Find each line with the word "slide" and copy it.
***** RECORDS FOR PROCESSING
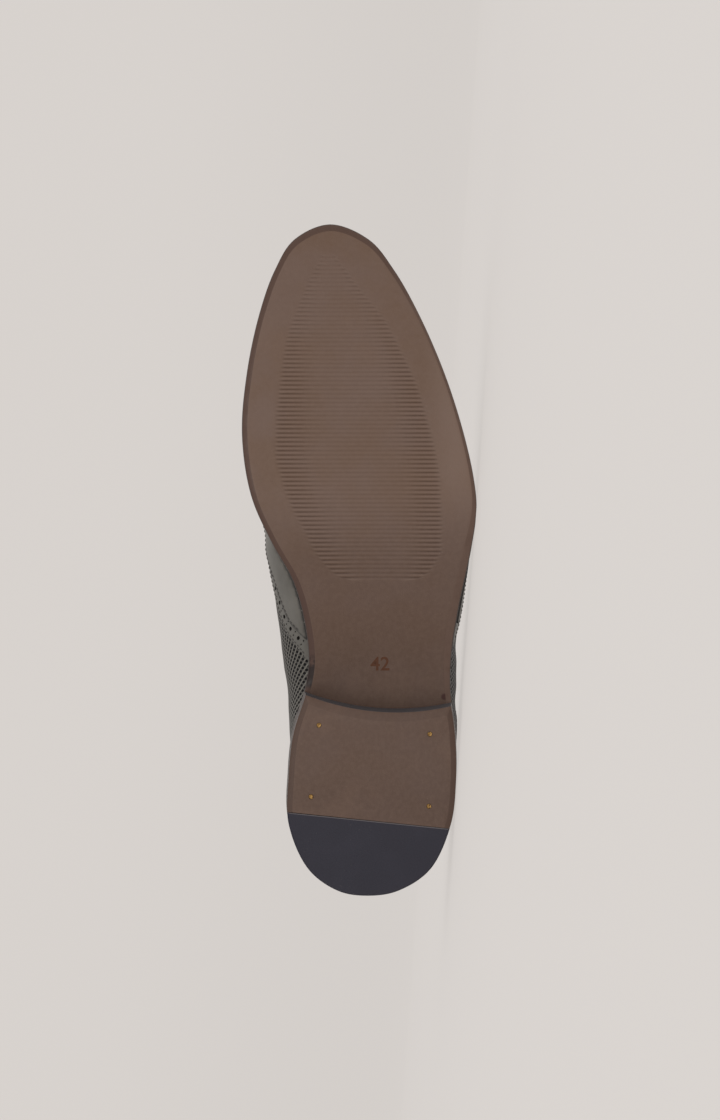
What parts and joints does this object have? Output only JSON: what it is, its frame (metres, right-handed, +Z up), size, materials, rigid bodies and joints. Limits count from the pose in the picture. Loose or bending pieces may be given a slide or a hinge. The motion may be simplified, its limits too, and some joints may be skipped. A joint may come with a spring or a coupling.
{
  "type": "brogue shoe",
  "caption": "Left full-brogue lace-up shoe in grey leather with a brown leather sole and a low heel, lying on its outer side with its sole facing out.",
  "frame": {"origin": "on the floor under the middle of the lying shoe", "axes": "+X from the heel towards the toe along the floor, -Y out of the sole, +Z up, from the outer side of the shoe that lies on the floor to its inner side"},
  "size_m": [0.3018, 0.1256, 0.1076],
  "materials": {
    "sole_leather": "stained, fine grain, semi-matt",
    "welt_leather": "stained and waxed edge",
    "insole_leather": "plain matt lining leather",
    "heel_stack_leather": "dark grey edge finish",
    "top_piece_leather": "stained, semi-matt",
    "top_piece_rubber": "matt navy",
    "woven_leather": "embossed with a fine basket weave",
    "smooth_leather": "smooth, semi-matt",
    "tongue_leather": "smooth, matt",
    "nail_brass": "worn",
    "lace_cotton": "waxed round cord"
  },
  "bodies": {
    "root": {"outsole": "sole_leather", "welt": "welt_leather", "insole": "insole_leather", "heel_stack": "heel_stack_leather", "top_piece": "top_piece_leather", "top_piece_rubber": "top_piece_rubber", "upper": "woven_leather", "tongue": "tongue_leather", "wing_cap": "smooth_leather", "heel_counter": "smooth_leather", "facing_inner": "smooth_leather", "facing_outer": "smooth_leather", "back_strap": "smooth_leather", "nail_front_inner": "nail_brass", "nail_front_outer": "nail_brass", "nail_back_inner": "nail_brass", "nail_back_outer": "nail_brass", "lace_bar_1": "lace_cotton", "lace_bar_2": "lace_cotton", "lace_bar_3": "lace_cotton", "lace_bar_4": "lace_cotton", "lace_bar_5": "lace_cotton"}
  },
  "joints": []
}
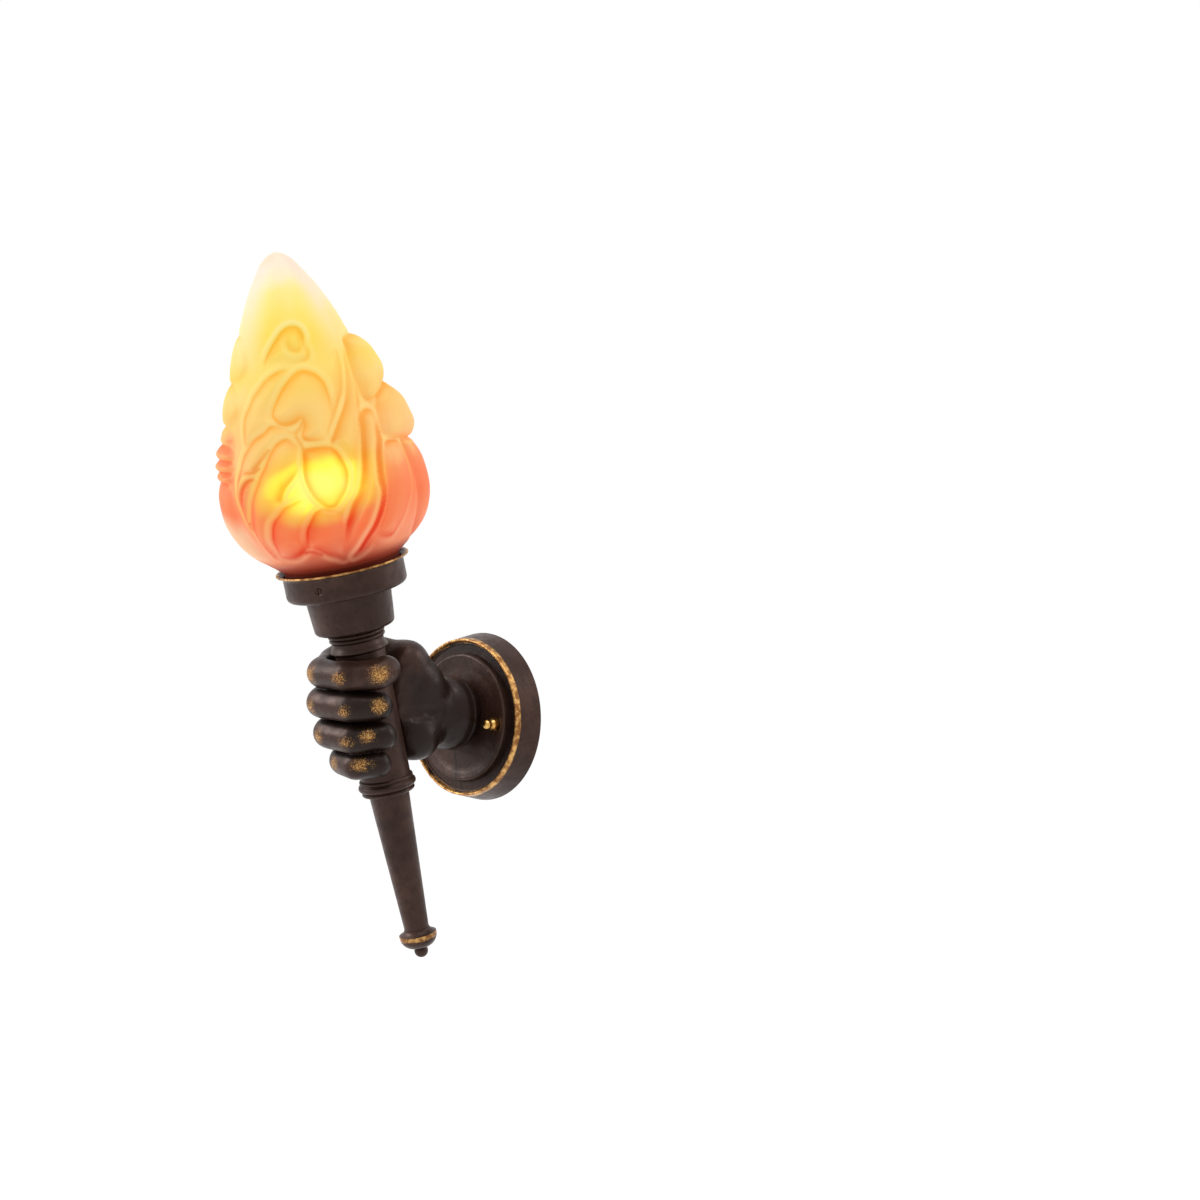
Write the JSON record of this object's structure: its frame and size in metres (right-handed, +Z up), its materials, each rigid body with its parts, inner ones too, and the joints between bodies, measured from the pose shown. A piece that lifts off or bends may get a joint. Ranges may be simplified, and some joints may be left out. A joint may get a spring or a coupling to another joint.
{
  "type": "torch wall sconce",
  "caption": "Wall sconce: a cast fist on a round wall plate grips a leaning tapered torch, and a frosted glass flame shade stands in a ring at its top over a screw bulb.",
  "frame": {"origin": "on the wall plane, at the middle of the round wall plate", "axes": "+Y into the wall, +Z up, the light stands out towards -Y, +X to the right for someone who faces the wall"},
  "size_m": [0.1425, 0.2184, 0.4845],
  "materials": {
    "bronze_casting": "satin",
    "bronze_metal": "satin",
    "zinc_steel": "satin",
    "green_screw": "satin",
    "polished_brass": "polished",
    "contact_brass": "satin",
    "porcelain": "gloss",
    "flame_glass": "satin",
    "bulb_glass": "gloss",
    "bulb_metal": "satin",
    "brown_lead": "satin",
    "blue_lead": "satin",
    "green_lead": "satin"
  },
  "bodies": {
    "root": {"crossbar": "zinc_steel", "mounting_studs": "zinc_steel", "stud_lock_nuts": "zinc_steel", "ground_screw": "green_screw", "wall_plate": "bronze_casting", "fist": "bronze_casting", "wrist_nipple": "zinc_steel", "wrist_washer": "zinc_steel", "wrist_lock_nut": "zinc_steel", "grip_tube": "bronze_metal", "palm_bolt": "zinc_steel", "tail_taper": "bronze_metal", "tail_rod": "zinc_steel", "tail_rod_nut": "zinc_steel", "finial": "bronze_casting", "neck": "bronze_metal", "socket_cup": "bronze_metal", "gallery": "bronze_metal", "neck_nipple": "zinc_steel", "nipple_top_nut": "zinc_steel", "nipple_bottom_nut": "zinc_steel", "lampholder_base": "porcelain", "lampholder_insert": "porcelain", "lampholder_sleeve": "porcelain", "lampholder_shell": "contact_brass", "centre_contact": "contact_brass", "live_lead": "brown_lead", "neutral_lead": "blue_lead", "earth_lead": "green_lead", "terminal_block": "porcelain", "terminal_screws": "contact_brass"},
    "shade": {"flame_shade": "flame_glass"},
    "bulb_contact": {"bulb_tip": "bulb_metal"},
    "bulb": {"bulb_glass": "bulb_glass", "bulb_cap": "bulb_metal"},
    "set_screw_a": {"set_screw_1": "bronze_metal"},
    "set_screw_b": {"set_screw_2": "bronze_metal"},
    "set_screw_c": {"set_screw_3": "bronze_metal"},
    "cap_nut_l": {"cap_nut_left": "polished_brass"},
    "cap_nut_r": {"cap_nut_right": "polished_brass"}
  },
  "joints": [
    {"name": "shade_lift", "type": "slide", "parent": "root", "child": "shade", "axis": [0, -0.2605, 0.9655], "range_m": [0, 0.14]},
    {"name": "bulb_rise", "type": "slide", "parent": "root", "child": "bulb_contact", "axis": [0, -0.2605, 0.9655], "range_m": [0, 0.024]},
    {"name": "bulb_turn", "type": "hinge", "parent": "bulb_contact", "child": "bulb", "pos_m": [0, -0.1027, 0], "axis": [0, -0.2605, 0.9655], "range_deg": [0, 2380]},
    {"name": "set_screw_a_travel", "type": "slide", "parent": "root", "child": "set_screw_a", "axis": [0.3907, -0.8887, -0.2398], "range_m": [0, 0.004]},
    {"name": "set_screw_b_travel", "type": "slide", "parent": "root", "child": "set_screw_b", "axis": [0.6018, 0.7711, 0.208], "range_m": [0, 0.004]},
    {"name": "set_screw_c_travel", "type": "slide", "parent": "root", "child": "set_screw_c", "axis": [-0.9925, 0.1177, 0.0317], "range_m": [0, 0.004]},
    {"name": "cap_nut_l_travel", "type": "slide", "parent": "root", "child": "cap_nut_l", "axis": [0, -1, 0], "range_m": [0, 0.012]},
    {"name": "cap_nut_r_travel", "type": "slide", "parent": "root", "child": "cap_nut_r", "axis": [0, -1, 0], "range_m": [0, 0.012]}
  ],
  "couplings": [
    {"joint": "bulb_rise", "follows": "bulb_turn", "m_per_rad": 0.00057757}
  ]
}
**********
**WORKED SOLUTION**
What parts and joints does this object have? Output only JSON: what it is, its frame (metres, right-handed, +Z up), size, materials, rigid bodies and joints. Limits count from the pose in the picture. Loose or bending pieces may be given a slide or a hinge. The motion may be simplified, its limits too, and some joints may be skipped. A joint may come with a spring or a coupling.
    {"name": "shade_lift", "type": "slide", "parent": "root", "child": "shade", "axis": [0, -0.2605, 0.9655], "range_m": [0, 0.14]},
    {"name": "bulb_rise", "type": "slide", "parent": "root", "child": "bulb_contact", "axis": [0, -0.2605, 0.9655], "range_m": [0, 0.024]},
    {"name": "set_screw_a_travel", "type": "slide", "parent": "root", "child": "set_screw_a", "axis": [0.3907, -0.8887, -0.2398], "range_m": [0, 0.004]},
    {"name": "set_screw_b_travel", "type": "slide", "parent": "root", "child": "set_screw_b", "axis": [0.6018, 0.7711, 0.208], "range_m": [0, 0.004]},
    {"name": "set_screw_c_travel", "type": "slide", "parent": "root", "child": "set_screw_c", "axis": [-0.9925, 0.1177, 0.0317], "range_m": [0, 0.004]},
    {"name": "cap_nut_l_travel", "type": "slide", "parent": "root", "child": "cap_nut_l", "axis": [0, -1, 0], "range_m": [0, 0.012]},
    {"name": "cap_nut_r_travel", "type": "slide", "parent": "root", "child": "cap_nut_r", "axis": [0, -1, 0], "range_m": [0, 0.012]}